Short problem: Establish how many lines in the material include the string "that" and report it as a lone number.

======

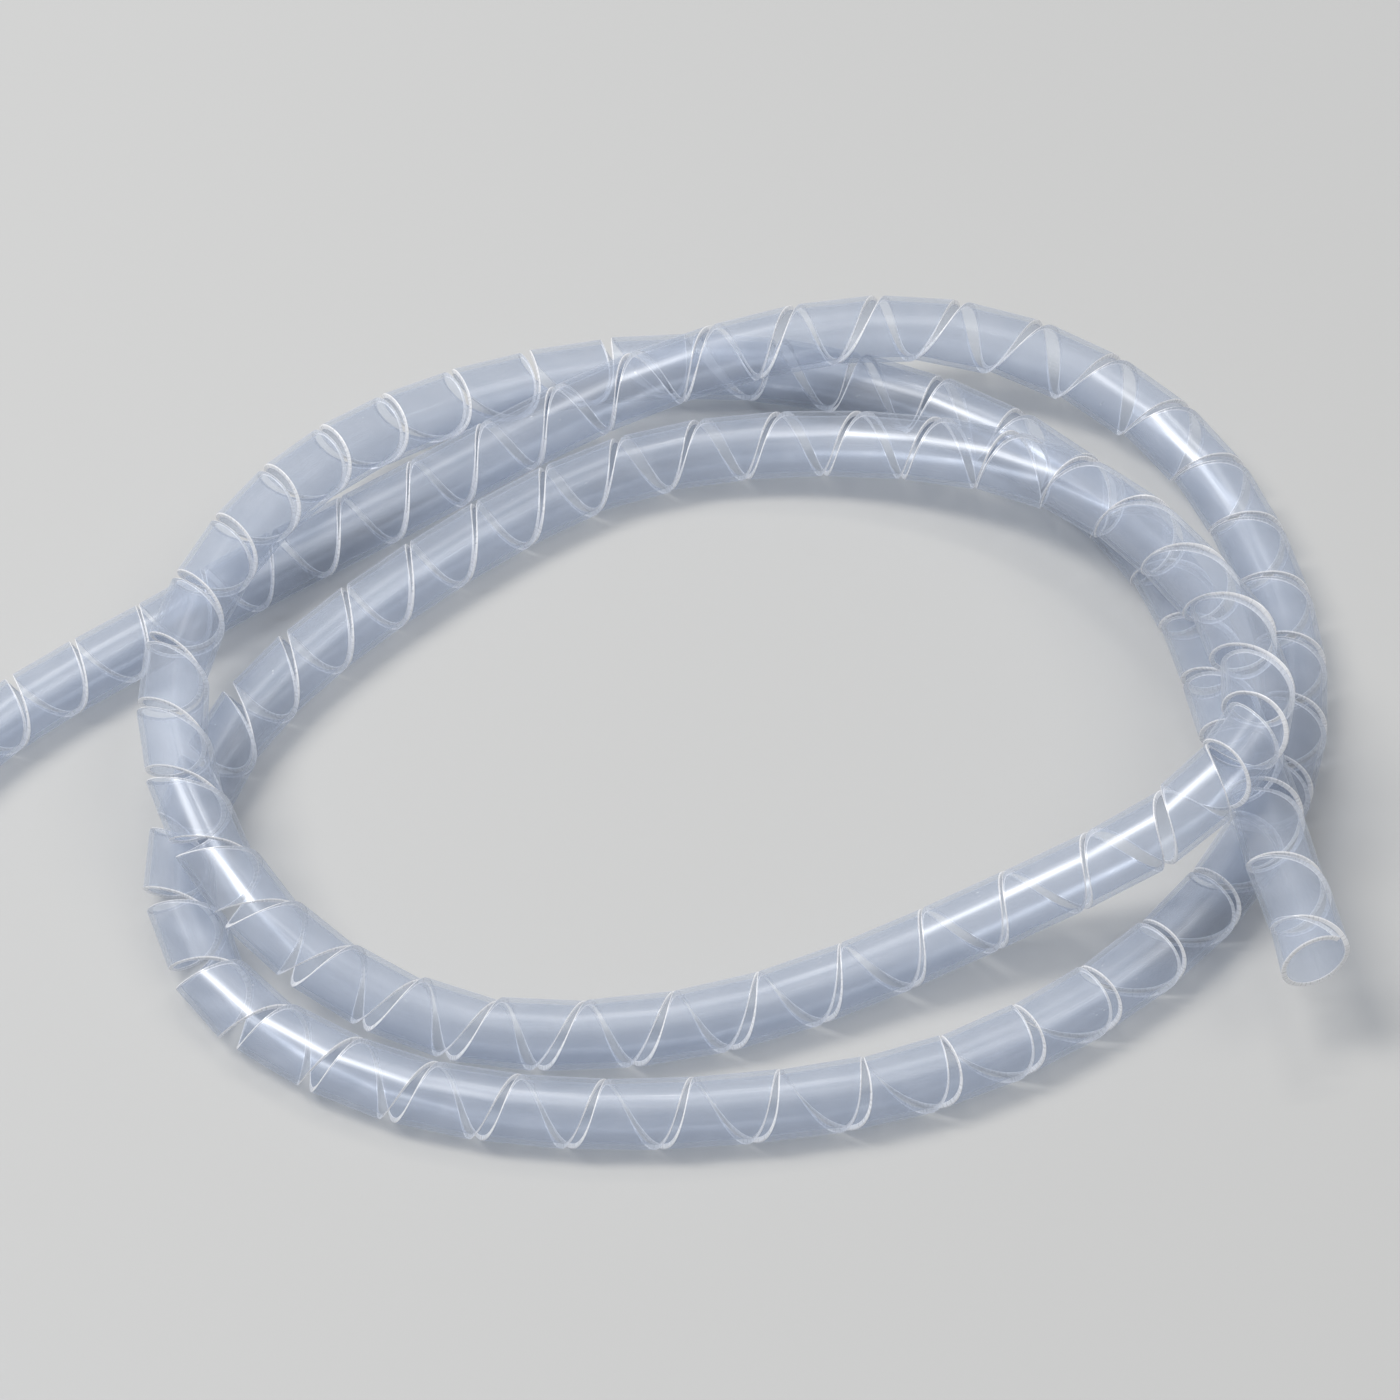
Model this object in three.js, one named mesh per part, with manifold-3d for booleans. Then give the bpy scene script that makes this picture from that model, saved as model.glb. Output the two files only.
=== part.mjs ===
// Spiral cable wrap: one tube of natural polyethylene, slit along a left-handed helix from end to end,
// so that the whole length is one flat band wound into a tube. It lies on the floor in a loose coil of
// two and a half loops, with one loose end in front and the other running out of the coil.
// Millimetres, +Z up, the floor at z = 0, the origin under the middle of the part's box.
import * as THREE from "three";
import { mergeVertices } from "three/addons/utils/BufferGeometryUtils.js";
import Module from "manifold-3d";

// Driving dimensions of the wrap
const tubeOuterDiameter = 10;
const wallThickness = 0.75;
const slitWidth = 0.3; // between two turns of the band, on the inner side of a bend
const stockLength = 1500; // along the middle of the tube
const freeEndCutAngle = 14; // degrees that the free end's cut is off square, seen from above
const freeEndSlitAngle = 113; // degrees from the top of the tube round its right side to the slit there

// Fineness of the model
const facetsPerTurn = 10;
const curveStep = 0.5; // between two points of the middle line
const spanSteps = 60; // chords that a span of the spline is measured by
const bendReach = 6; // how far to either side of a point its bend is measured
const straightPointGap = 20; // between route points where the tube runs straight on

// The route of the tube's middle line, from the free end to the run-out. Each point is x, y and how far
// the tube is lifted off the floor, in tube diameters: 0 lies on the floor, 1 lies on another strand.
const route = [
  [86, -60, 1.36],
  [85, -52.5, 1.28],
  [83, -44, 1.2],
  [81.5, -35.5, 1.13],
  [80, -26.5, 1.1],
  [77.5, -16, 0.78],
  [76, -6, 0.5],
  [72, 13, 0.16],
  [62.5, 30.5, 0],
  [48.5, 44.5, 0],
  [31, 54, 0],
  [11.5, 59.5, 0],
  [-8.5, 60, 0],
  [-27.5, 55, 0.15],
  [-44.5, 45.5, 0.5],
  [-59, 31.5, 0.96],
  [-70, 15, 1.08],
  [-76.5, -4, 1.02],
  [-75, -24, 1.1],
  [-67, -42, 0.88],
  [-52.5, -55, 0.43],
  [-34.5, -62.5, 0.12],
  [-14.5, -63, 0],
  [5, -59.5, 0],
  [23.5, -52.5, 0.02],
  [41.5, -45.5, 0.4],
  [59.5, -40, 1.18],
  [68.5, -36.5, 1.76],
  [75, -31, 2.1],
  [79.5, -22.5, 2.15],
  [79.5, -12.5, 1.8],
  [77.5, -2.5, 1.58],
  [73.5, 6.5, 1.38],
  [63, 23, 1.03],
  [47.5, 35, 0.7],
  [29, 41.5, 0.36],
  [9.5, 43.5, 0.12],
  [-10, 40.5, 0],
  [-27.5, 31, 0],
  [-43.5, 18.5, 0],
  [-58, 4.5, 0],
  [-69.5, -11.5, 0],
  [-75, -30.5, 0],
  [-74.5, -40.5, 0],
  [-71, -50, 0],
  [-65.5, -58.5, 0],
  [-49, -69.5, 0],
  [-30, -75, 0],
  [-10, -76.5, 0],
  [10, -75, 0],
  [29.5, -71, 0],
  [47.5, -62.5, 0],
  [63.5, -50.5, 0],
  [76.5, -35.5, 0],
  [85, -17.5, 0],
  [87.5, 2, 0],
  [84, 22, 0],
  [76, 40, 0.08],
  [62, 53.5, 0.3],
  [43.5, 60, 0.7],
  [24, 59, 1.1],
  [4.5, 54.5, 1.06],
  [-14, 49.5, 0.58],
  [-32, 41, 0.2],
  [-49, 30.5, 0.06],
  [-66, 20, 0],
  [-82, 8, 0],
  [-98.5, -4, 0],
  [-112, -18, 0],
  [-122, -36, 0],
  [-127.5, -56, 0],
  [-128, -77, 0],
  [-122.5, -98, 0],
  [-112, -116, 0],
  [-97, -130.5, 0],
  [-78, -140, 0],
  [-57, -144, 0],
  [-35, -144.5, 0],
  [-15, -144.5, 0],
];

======

Solved exercise: 4